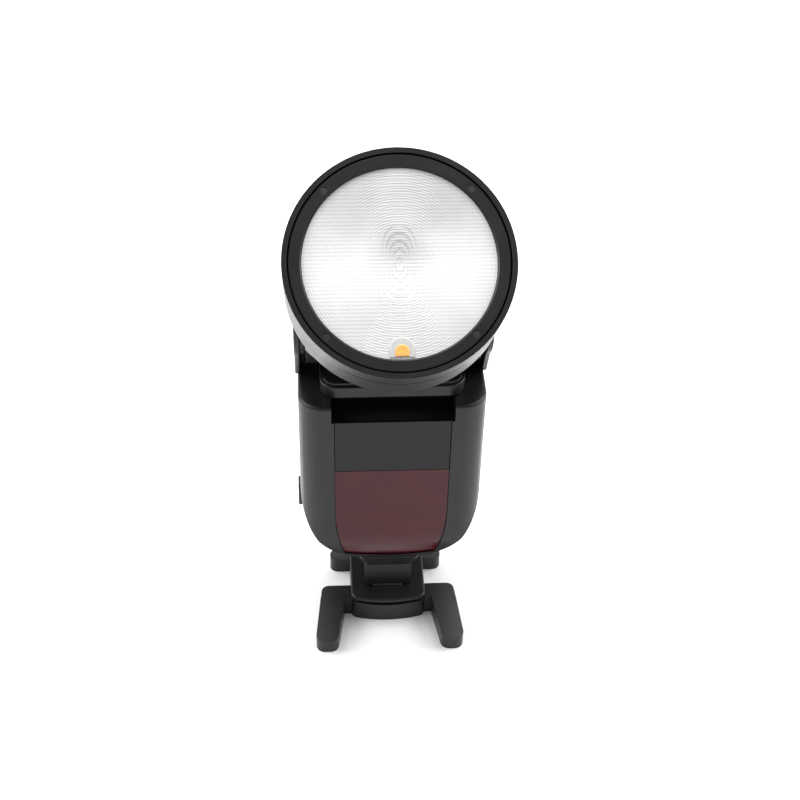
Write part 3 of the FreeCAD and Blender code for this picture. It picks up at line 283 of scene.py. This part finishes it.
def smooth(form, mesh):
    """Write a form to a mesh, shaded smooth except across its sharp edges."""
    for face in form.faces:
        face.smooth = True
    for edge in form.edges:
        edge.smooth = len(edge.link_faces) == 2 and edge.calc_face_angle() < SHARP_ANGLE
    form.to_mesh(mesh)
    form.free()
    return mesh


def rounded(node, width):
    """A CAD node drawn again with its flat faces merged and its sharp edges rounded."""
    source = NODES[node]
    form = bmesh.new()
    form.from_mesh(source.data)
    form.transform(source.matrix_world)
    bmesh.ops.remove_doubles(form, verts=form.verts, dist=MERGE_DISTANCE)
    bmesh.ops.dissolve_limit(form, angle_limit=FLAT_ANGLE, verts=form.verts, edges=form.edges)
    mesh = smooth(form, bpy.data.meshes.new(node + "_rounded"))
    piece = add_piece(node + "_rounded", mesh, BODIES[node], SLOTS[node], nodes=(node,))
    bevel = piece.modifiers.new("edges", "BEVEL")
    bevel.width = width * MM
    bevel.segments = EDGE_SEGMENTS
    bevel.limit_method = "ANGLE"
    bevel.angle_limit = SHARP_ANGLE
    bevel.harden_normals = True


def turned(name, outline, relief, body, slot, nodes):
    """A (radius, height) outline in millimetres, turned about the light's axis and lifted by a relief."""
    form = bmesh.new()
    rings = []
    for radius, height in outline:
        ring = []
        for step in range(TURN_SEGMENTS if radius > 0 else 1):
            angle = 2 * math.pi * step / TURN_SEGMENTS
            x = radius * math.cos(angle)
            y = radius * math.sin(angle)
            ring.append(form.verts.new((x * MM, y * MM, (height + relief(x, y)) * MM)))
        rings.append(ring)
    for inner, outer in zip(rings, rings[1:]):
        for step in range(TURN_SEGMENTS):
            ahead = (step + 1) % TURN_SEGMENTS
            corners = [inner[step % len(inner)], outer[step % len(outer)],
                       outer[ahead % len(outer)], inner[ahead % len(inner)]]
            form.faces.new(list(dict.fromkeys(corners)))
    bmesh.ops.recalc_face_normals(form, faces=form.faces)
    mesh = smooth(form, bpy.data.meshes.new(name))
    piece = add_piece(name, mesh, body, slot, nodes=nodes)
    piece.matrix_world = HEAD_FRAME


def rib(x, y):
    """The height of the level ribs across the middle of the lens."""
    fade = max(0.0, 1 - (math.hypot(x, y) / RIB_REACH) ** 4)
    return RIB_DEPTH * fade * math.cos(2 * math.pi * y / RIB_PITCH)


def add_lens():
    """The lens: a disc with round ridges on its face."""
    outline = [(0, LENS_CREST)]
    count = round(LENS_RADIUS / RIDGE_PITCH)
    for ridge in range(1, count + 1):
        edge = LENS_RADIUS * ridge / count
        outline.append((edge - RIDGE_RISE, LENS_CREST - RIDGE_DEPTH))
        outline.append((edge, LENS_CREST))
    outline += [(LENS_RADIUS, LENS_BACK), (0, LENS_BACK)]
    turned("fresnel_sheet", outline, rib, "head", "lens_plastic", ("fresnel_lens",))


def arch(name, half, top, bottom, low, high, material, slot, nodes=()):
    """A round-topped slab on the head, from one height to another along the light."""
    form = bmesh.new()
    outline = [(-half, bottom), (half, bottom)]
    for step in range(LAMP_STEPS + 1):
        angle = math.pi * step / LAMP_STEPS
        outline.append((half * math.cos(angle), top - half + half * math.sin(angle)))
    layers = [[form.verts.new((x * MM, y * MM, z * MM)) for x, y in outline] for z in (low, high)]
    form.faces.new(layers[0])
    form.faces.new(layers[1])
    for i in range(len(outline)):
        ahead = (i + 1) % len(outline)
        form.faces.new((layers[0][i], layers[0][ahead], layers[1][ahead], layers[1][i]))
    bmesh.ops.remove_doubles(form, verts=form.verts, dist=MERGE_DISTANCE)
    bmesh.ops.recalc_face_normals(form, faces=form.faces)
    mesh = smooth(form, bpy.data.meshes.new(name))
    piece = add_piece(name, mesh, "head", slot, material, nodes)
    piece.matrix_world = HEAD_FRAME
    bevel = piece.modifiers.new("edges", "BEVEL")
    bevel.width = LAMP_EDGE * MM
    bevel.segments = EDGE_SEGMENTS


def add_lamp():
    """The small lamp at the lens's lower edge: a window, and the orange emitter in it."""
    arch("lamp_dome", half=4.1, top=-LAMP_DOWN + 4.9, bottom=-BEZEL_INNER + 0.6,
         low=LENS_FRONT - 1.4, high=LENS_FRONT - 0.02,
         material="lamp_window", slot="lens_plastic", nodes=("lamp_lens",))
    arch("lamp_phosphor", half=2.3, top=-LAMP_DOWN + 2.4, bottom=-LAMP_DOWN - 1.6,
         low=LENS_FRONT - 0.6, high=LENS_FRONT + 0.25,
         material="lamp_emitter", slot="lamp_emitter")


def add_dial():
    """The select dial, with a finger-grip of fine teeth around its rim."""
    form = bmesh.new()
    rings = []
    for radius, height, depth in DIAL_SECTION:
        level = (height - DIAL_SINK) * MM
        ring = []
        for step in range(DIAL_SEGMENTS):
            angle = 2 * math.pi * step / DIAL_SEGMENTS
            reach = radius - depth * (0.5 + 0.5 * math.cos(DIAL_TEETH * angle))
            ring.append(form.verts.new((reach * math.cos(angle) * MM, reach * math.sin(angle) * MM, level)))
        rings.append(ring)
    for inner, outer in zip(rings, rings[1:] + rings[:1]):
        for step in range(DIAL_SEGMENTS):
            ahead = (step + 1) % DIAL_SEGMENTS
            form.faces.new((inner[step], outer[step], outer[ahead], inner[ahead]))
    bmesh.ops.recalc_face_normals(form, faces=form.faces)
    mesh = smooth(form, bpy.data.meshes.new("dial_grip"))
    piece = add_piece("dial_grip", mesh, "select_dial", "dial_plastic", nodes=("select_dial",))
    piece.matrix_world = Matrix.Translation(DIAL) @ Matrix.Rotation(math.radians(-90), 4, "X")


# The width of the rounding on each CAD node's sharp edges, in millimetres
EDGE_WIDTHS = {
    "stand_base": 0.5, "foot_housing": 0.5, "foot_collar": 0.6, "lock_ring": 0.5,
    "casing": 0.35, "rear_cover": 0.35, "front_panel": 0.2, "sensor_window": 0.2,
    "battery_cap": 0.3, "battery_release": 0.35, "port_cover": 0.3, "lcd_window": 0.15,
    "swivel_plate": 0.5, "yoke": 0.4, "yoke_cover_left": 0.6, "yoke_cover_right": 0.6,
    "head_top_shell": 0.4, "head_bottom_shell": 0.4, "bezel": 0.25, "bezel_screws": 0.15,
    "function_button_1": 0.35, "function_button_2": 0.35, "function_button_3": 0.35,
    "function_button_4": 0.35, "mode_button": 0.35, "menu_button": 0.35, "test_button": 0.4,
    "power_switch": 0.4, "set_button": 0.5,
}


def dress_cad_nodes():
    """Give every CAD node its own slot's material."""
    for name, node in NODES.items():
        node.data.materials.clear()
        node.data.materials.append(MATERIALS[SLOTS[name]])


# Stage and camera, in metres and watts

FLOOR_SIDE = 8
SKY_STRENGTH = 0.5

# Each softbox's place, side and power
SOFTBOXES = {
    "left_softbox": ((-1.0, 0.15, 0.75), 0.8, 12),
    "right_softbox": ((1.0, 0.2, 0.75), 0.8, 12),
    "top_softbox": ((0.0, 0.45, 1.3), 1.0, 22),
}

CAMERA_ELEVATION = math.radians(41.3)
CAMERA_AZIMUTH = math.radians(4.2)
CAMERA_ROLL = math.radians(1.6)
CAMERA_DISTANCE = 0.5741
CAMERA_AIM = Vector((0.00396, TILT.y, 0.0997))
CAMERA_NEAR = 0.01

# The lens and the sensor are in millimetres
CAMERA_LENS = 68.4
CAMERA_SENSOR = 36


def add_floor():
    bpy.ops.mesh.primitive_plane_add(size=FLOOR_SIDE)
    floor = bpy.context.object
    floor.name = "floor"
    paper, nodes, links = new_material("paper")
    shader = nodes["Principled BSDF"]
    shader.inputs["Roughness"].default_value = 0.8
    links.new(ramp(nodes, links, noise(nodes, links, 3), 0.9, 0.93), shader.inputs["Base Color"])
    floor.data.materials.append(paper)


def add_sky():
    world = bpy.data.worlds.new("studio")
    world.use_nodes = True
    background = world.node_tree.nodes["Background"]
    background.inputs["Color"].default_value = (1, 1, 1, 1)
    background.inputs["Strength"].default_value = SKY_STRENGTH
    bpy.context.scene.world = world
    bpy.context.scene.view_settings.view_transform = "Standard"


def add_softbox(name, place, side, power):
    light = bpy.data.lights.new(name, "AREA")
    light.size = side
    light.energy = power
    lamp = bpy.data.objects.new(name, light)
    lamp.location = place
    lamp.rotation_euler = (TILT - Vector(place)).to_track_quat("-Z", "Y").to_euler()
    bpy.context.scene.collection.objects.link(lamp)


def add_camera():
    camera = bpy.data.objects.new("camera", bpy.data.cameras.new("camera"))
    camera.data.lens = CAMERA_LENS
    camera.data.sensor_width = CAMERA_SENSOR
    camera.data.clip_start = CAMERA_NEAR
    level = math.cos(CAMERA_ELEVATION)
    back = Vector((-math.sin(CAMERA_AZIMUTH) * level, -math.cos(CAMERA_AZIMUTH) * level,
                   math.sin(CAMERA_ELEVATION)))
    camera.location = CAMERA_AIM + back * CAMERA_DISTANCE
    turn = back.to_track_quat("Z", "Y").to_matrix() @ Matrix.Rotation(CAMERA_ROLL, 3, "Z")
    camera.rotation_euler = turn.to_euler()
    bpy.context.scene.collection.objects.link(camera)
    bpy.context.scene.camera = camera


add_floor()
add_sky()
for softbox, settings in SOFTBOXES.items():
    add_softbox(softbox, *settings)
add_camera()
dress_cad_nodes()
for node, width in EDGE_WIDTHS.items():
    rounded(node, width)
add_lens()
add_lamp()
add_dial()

-----

Exactly repeat the lines above, from the opening line through the one with "bevel.harden_normals = True", and include nothing else.

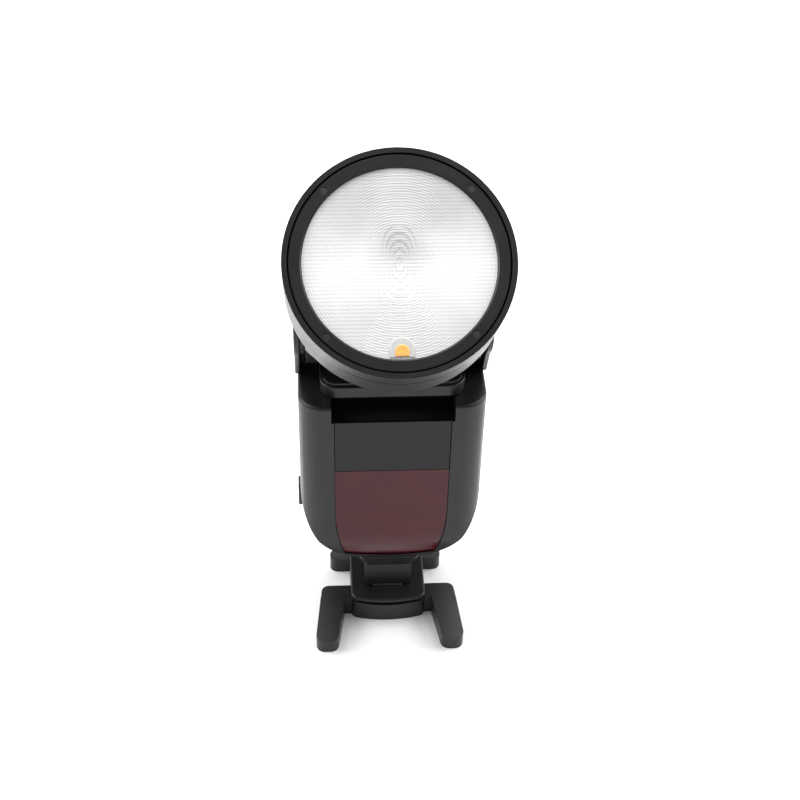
Write part 3 of the FreeCAD and Blender code for this picture. It picks up at line 283 of scene.py. This part finishes it.
def smooth(form, mesh):
    """Write a form to a mesh, shaded smooth except across its sharp edges."""
    for face in form.faces:
        face.smooth = True
    for edge in form.edges:
        edge.smooth = len(edge.link_faces) == 2 and edge.calc_face_angle() < SHARP_ANGLE
    form.to_mesh(mesh)
    form.free()
    return mesh


def rounded(node, width):
    """A CAD node drawn again with its flat faces merged and its sharp edges rounded."""
    source = NODES[node]
    form = bmesh.new()
    form.from_mesh(source.data)
    form.transform(source.matrix_world)
    bmesh.ops.remove_doubles(form, verts=form.verts, dist=MERGE_DISTANCE)
    bmesh.ops.dissolve_limit(form, angle_limit=FLAT_ANGLE, verts=form.verts, edges=form.edges)
    mesh = smooth(form, bpy.data.meshes.new(node + "_rounded"))
    piece = add_piece(node + "_rounded", mesh, BODIES[node], SLOTS[node], nodes=(node,))
    bevel = piece.modifiers.new("edges", "BEVEL")
    bevel.width = width * MM
    bevel.segments = EDGE_SEGMENTS
    bevel.limit_method = "ANGLE"
    bevel.angle_limit = SHARP_ANGLE
    bevel.harden_normals = True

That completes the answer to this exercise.